REQUIRED TASK => Write out exactly the lines below that run from the one containing "for neighbour in" through the one containing "before = set(bpy.data.objects)", both included, with no other lines.

DATA EXTRACT =>
┏━━

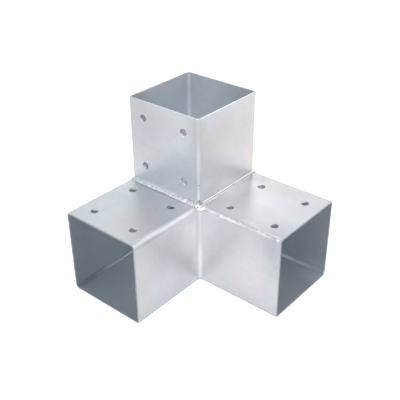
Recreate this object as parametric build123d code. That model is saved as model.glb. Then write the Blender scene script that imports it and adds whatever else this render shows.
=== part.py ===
from build123d import *
import os

os.makedirs("parts", exist_ok=True)

# All sizes are in millimetres.
# X runs out along the right sleeve, -Y out along the left sleeve and +Z up the upright sleeve.

# Sleeves
timber_width = 100.0
sheet = 2.0
left_length = 104.0
right_length = 110.0
upright_length = 104.0

# Folds
bend_inside = 3.0
hollow_corner_radius = 5.0
relief_width = 4.0

# Screw holes, four in a square in the front face of each sleeve
hole_diameter = 9.0
hole_pitch = 60.0
hole_from_end = 21.0
right_holes_shift = -3.5

# Edge welds, which fill the open corner between two sheet edges
root_gap = 1.0
back_root_leg = 2.2

# Rough weld over the right sleeve's front top edge
cap_on_top = 1.4
cap_down_face = 1.6
cap_height = 0.6

# Fillet welds where the upright stands on the two top plates
left_fillet_plate_leg = 8.0
left_fillet_wall_leg = 2.4
left_fillet_crown = 0.5
narrow_run_length = 13.0
narrow_plate_leg = 4.0
narrow_wall_leg = 1.6
narrow_crown = 0.3
end_lump_radius = 3.4
end_lump_off_wall = 2.6
end_lump_sunk = 0.4
right_fillet_plate_leg = 2.6
right_fillet_wall_leg = 1.8
right_fillet_crown = 0.3

# Weld that closes the point where the three sleeves meet
junction_radius = 5.4
junction_below_top = 1.8
junction_to_right = 0.8

# Positions that follow from the sizes
inner = timber_width / 2
half = inner + sheet
middle = inner + sheet / 2
deck = 2 * half
left_end = -half - left_length
right_end = half + right_length
upright_top = deck + upright_length
bend_outside = bend_inside + sheet
bend_middle = bend_inside + sheet / 2
fold_start = half - bend_outside
hollow_fold_start = half + hollow_corner_radius
edge_weld = sheet + root_gap
plate_edge = half - edge_weld
wall_top = deck - edge_weld
plate_under = deck - sheet
hole_centre_from_end = hole_from_end + hole_pitch / 2


def along_x(section, start, end):
    """Run a section drawn in (y, z) along X."""
    return extrude(Pos(X=start) * (Plane.YZ * section), end - start, dir=(1, 0, 0))


def along_y(section, start, end):
    """Run a section drawn in (x, z) along Y."""
    return extrude(Pos(Y=start) * (Plane.XZ * section), end - start, dir=(0, 1, 0))


def along_z(section, start, end):
    """Run a section drawn in (x, y) up Z."""
    return extrude(Pos(Z=start) * section, end - start, dir=(0, 0, 1))


def block(low, high):
    """Box between two opposite corners."""
    size = Vector(*high) - Vector(*low)
    return Pos(*low) * Box(size.X, size.Y, size.Z, align=Align.MIN)


def bent_strip(*corners):
    """Section of a folded sheet, drawn through the middle of its thickness."""
    return trace(FilletPolyline(*corners, radius=bend_middle), line_width=sheet)


def quarter_fold(centre, inside_radius, start_angle):
    """Section of one fold of a quarter turn."""
    return trace(CenterArc(centre, inside_radius + sheet / 2, start_angle, 90), line_width=sheet)


def outline_face(*edges):
    """Face inside a closed run of edges."""
    return make_face(Curve() + list(edges))


def screw_holes(face_plane):
    """Drills for the four holes, centred on a plane that lies on the face."""
    drill = Cylinder(hole_diameter / 2, 4 * sheet)
    return [face_plane * place * drill for place in GridLocations(hole_pitch, hole_pitch, 2, 2)]


def main_folded_sheet():
    """Four sides of the upright, both back walls and the bottom, folded from one sheet."""
    ring = bent_strip(
        (-plate_edge, -middle), (middle, -middle), (middle, middle), (-middle, middle), (-middle, -plate_edge)
    )
    back = bent_strip((right_end, middle), (-middle, middle), (-middle, left_end))
    neck = bent_strip((fold_start, middle), (-middle, middle), (-middle, -plate_edge))
    foot = quarter_fold((-fold_start, bend_outside), bend_inside, 180)
    body = along_z(ring, plate_under, upright_top)
    body += along_z(back, bend_outside, wall_top)
    body += along_z(neck, bend_outside, upright_top)
    body += block((-fold_start, inner, edge_weld), (right_end, half, bend_outside))
    body += along_y(foot, left_end, fold_start)
    body += along_z(bottom_outline(), 0, sheet)
    hole_height = upright_top - hole_centre_from_end
    face = Plane((0, -half, hole_height), x_dir=(1, 0, 0), z_dir=(0, -1, 0))
    return body - screw_holes(face)


def bottom_outline():
    """L-shaped bottom plate, set in from the front walls by the width of the edge weld."""
    plate = make_face(
        Polyline(
            (-fold_start, left_end),
            (plate_edge, left_end),
            (plate_edge, -plate_edge),
            (right_end, -plate_edge),
            (right_end, plate_edge),
            (-fold_start, plate_edge),
            close=True,
        )
    )
    hollow = plate.vertices().sort_by_distance((plate_edge, -plate_edge))[0]
    return fillet(hollow, hollow_corner_radius + edge_weld)


def side_folded_sheet():
    """Top and front wall of the left sleeve and front wall of the right one, from one sheet."""
    sleeve = bent_strip(
        (-plate_edge, deck - sheet / 2), (middle, deck - sheet / 2), (middle, edge_weld)
    )
    hollow = quarter_fold((hollow_fold_start, -hollow_fold_start), hollow_corner_radius, 90)
    body = along_y(sleeve, left_end, -hollow_fold_start)
    body += block(
        (-plate_edge, -hollow_fold_start, plate_under), (half - relief_width, -half, deck)
    )
    body += along_z(hollow, edge_weld, plate_under)
    body += block((hollow_fold_start, -half, edge_weld), (right_end, -inner, wall_top))
    face = Plane((0, left_end + hole_centre_from_end, deck), x_dir=(1, 0, 0), z_dir=(0, 0, 1))
    return body - screw_holes(face)


def right_top_plate():
    """Flat plate that closes the top of the right sleeve."""
    body = block((half, -plate_edge, plate_under), (right_end, plate_edge, deck))
    centre = (right_end - hole_centre_from_end, right_holes_shift, deck)
    return body - screw_holes(Plane(centre, x_dir=(1, 0, 0), z_dir=(0, 0, 1)))


def edge_weld_section(root_leg=root_gap):
    """Section of an edge weld, with the sharp outer corner that it rounds off at the origin."""
    section = outline_face(
        CenterArc((edge_weld, edge_weld), edge_weld, 180, 90),
        Line((edge_weld, 0), (edge_weld, sheet)),
        Line((edge_weld, sheet), (sheet, edge_weld)),
        Line((sheet, edge_weld), (0, edge_weld)),
    )
    if root_leg > root_gap:
        section += outline_face(
            Polyline(
                (sheet, edge_weld), (sheet, sheet + root_leg), (sheet + root_leg, sheet), (edge_weld, sheet),
                close=True,
            )
        )
    return section


def straight_edge_weld(start, end, inward, section):
    """Edge weld between two points of the outer corner; inward points into one of its sheets."""
    run = Vector(*end) - Vector(*start)
    plane = Plane(start, x_dir=inward, z_dir=run)
    return extrude(plane * section, run.length, dir=run)


def left_back_edge_weld():
    """Top edge of the left sleeve's back wall."""
    start = (-half, left_end, deck)
    return straight_edge_weld(start, (-half, -plate_edge, deck), (1, 0, 0), edge_weld_section())


def upright_corner_weld():
    """Outer corner of the upright, where the ends of the folded ring meet."""
    start = (-half, -half, deck)
    return straight_edge_weld(start, (-half, -half, upright_top), (1, 0, 0), edge_weld_section())


def right_back_edge_weld(main_sheet):
    """Top edge of the right sleeve's back wall."""
    start = (fold_start, half, deck)
    raw = straight_edge_weld(start, (right_end, half, deck), (0, -1, 0), edge_weld_section())
    return raw - main_sheet


def front_bottom_edge_weld():
    """Bottom edge of the two front walls, followed round the hollow corner between them."""
    path = FilletPolyline(
        (half, left_end), (half, -half), (right_end, -half), radius=hollow_corner_radius
    )
    start = Plane((half, left_end, 0), x_dir=(-1, 0, 0), z_dir=(0, 1, 0))
    return sweep(start * edge_weld_section(), path=path)


def back_bottom_edge_weld():
    """Bottom edge of the right sleeve's back wall, with the cap that closes the back corner."""
    start = (-fold_start, half, 0)
    seam = straight_edge_weld(start, (right_end, half, 0), (0, 0, 1), edge_weld_section(back_root_leg))
    ball = Sphere(bend_outside) - Sphere(bend_inside)
    cap = ball & block((-bend_outside, 0, -bend_outside), (0, bend_outside, 0))
    return seam + Pos(-fold_start, fold_start, bend_outside) * cap


def right_front_edge_weld():
    """Rough weld that fills and covers the right sleeve's front top edge."""
    face = -half - cap_height
    top = deck + cap_height
    foot = wall_top - cap_down_face
    rim = -plate_edge + cap_on_top
    section = outline_face(
        Line((rim, deck), (-plate_edge, top)),
        Line((-plate_edge, top), (face + edge_weld, top)),
        CenterArc((face + edge_weld, top - edge_weld), edge_weld, 90, 90),
        Line((face, top - edge_weld), (face, wall_top)),
        Line((face, wall_top), (-half, foot)),
        Line((-half, foot), (-half, wall_top)),
        Line((-half, wall_top), (-inner, wall_top)),
        Line((-inner, wall_top), (-plate_edge, plate_under)),
        Line((-plate_edge, plate_under), (-plate_edge, deck)),
        Line((-plate_edge, deck), (rim, deck)),
    )
    return along_x(section, hollow_fold_start, right_end)


def fillet_weld_section(plate_leg, wall_leg, crown):
    """Fillet weld in a corner at the origin, plate along -x and wall up +y, sunk into both."""
    crown_point = (-plate_leg / 2 + crown / 2, wall_leg / 2 + crown)
    return outline_face(
        ThreePointArc((-plate_leg, 0), crown_point, (0, wall_leg)),
        Line((0, wall_leg), (sheet, wall_leg)),
        Line((sheet, wall_leg), (sheet, -sheet)),
        Line((sheet, -sheet), (-plate_leg, -sheet)),
        Line((-plate_leg, -sheet), (-plate_leg, 0)),
    )


def left_fillet_weld(neighbours):
    """Heavy weld between the upright and the left top plate, thinner past its end lump."""
    corner = Pos(-half, deck)
    wide = fillet_weld_section(left_fillet_plate_leg, left_fillet_wall_leg, left_fillet_crown)
    narrow = fillet_weld_section(narrow_plate_leg, narrow_wall_leg, narrow_crown)
    wide_end = fold_start - narrow_run_length
    raw = along_x(corner * wide, -half, wide_end)
    raw += along_x(corner * narrow, wide_end, plate_edge)
    raw += Pos(wide_end, -half - end_lump_off_wall, deck - end_lump_sunk) * Sphere(end_lump_radius)
    return cut_clear(raw, neighbours)


def right_fillet_weld(neighbours):
    """Fine weld between the upright and the right top plate."""
    section = fillet_weld_section(right_fillet_plate_leg, right_fillet_wall_leg, right_fillet_crown)
    corner = Pos(half, deck) * mirror(section, about=Plane.YZ)
    return cut_clear(along_y(corner, -plate_edge, half), neighbours)


def timber_spaces():
    """Spaces that the three timbers take up."""
    spaces = block((-inner, -inner, sheet), (inner, inner, upright_top))
    spaces += block((-inner, left_end, sheet), (inner, inner, plate_under))
    spaces += block((-inner, -inner, sheet), (right_end, inner, plate_under))
    return spaces


def junction_weld(neighbours):
    """Build-up of weld where the corner of the upright meets both top plates."""
    centre = (half + junction_to_right, -half, deck - junction_below_top)
    raw = Pos(*centre) * Sphere(junction_radius)
    return cut_clear(raw - timber_spaces(), neighbours)


def cut_clear(raw, neighbours):
    """Cut a weld back to the faces of its neighbours and keep the one solid outside them."""
    for neighbour in neighbours:
        raw -= neighbour
    return max(raw.solids(), key=lambda piece: piece.volume)


nodes = {
    "main_folded_sheet": main_folded_sheet(),
    "side_folded_sheet": side_folded_sheet(),
    "right_top_plate": right_top_plate(),
    "left_back_edge_weld": left_back_edge_weld(),
    "upright_corner_weld": upright_corner_weld(),
    "front_bottom_edge_weld": front_bottom_edge_weld(),
    "back_bottom_edge_weld": back_bottom_edge_weld(),
    "right_front_edge_weld": right_front_edge_weld(),
}
nodes["right_back_edge_weld"] = right_back_edge_weld(nodes["main_folded_sheet"])
nodes["left_fillet_weld"] = left_fillet_weld(list(nodes.values()))
nodes["right_fillet_weld"] = right_fillet_weld(list(nodes.values()))
nodes["junction_weld"] = junction_weld(list(nodes.values()))

for name, solid in nodes.items():
    export_step(solid, f"parts/{name}.step")
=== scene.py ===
import math

import bmesh
import bpy
from bpy.props import FloatProperty, FloatVectorProperty, IntProperty, PointerProperty
from mathutils import Matrix, Vector


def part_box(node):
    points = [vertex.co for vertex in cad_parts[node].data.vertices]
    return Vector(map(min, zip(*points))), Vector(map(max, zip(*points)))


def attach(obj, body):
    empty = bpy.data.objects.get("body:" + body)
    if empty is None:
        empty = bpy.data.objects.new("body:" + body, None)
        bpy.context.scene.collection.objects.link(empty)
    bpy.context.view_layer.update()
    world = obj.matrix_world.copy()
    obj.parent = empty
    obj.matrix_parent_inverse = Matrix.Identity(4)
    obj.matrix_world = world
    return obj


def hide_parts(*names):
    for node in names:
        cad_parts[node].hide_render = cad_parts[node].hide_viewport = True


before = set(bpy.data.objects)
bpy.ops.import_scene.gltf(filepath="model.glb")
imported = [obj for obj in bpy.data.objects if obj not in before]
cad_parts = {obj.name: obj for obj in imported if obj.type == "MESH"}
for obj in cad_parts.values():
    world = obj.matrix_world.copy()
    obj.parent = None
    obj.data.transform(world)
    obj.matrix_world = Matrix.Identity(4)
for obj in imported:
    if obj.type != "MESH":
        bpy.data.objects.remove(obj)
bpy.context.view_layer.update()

bl_info = {
    "name": "Corner Post Connector",
    "version": (1, 0, 0),
    "blender": (4, 5, 0),
    "location": "3D View > Sidebar > Connector",
    "description": "Finishes a welded zinc-coated corner connector: sheets, weld beads and stage",
    "category": "Object",
}

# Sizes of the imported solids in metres: half the width of a sleeve, the height of the lying
# sleeves, the sheet's thickness, an edge weld's reach on each side, and the open ends
MAIN_LOW, MAIN_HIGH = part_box("main_folded_sheet")
PLATE_LOW, PLATE_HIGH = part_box("right_top_plate")
HALF = -MAIN_LOW.x
DECK = PLATE_HIGH.z
SHEET = PLATE_HIGH.z - PLATE_LOW.z
EDGE_WELD = HALF - PLATE_HIGH.y
LEFT_END = MAIN_LOW.y
RIGHT_END = MAIN_HIGH.x
UPRIGHT_TOP = MAIN_HIGH.z
ROOT_GAP = EDGE_WELD - SHEET
HOLLOW_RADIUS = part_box("right_front_edge_weld")[0].x - HALF

MM = 0.001
X_AXIS, Y_AXIS, Z_AXIS = Vector((1, 0, 0)), Vector((0, 1, 0)), Vector((0, 0, 1))
# Facets of a quarter turn, and steps of a drawn curve between two of its points
ARC_STEPS = 12
CURVE_STEPS = 3
# Distance between two sections of a weld, and play when a face is matched to a plane
STATION_GAP = 0.6 * MM
EPSILON = 0.02 * MM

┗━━

SOLUTION FOR THIS TASK =>
    for neighbour in neighbours:
        raw -= neighbour
    return max(raw.solids(), key=lambda piece: piece.volume)


nodes = {
    "main_folded_sheet": main_folded_sheet(),
    "side_folded_sheet": side_folded_sheet(),
    "right_top_plate": right_top_plate(),
    "left_back_edge_weld": left_back_edge_weld(),
    "upright_corner_weld": upright_corner_weld(),
    "front_bottom_edge_weld": front_bottom_edge_weld(),
    "back_bottom_edge_weld": back_bottom_edge_weld(),
    "right_front_edge_weld": right_front_edge_weld(),
}
nodes["right_back_edge_weld"] = right_back_edge_weld(nodes["main_folded_sheet"])
nodes["left_fillet_weld"] = left_fillet_weld(list(nodes.values()))
nodes["right_fillet_weld"] = right_fillet_weld(list(nodes.values()))
nodes["junction_weld"] = junction_weld(list(nodes.values()))

for name, solid in nodes.items():
    export_step(solid, f"parts/{name}.step")
=== scene.py ===
import math

import bmesh
import bpy
from bpy.props import FloatProperty, FloatVectorProperty, IntProperty, PointerProperty
from mathutils import Matrix, Vector


def part_box(node):
    points = [vertex.co for vertex in cad_parts[node].data.vertices]
    return Vector(map(min, zip(*points))), Vector(map(max, zip(*points)))


def attach(obj, body):
    empty = bpy.data.objects.get("body:" + body)
    if empty is None:
        empty = bpy.data.objects.new("body:" + body, None)
        bpy.context.scene.collection.objects.link(empty)
    bpy.context.view_layer.update()
    world = obj.matrix_world.copy()
    obj.parent = empty
    obj.matrix_parent_inverse = Matrix.Identity(4)
    obj.matrix_world = world
    return obj


def hide_parts(*names):
    for node in names:
        cad_parts[node].hide_render = cad_parts[node].hide_viewport = True


before = set(bpy.data.objects)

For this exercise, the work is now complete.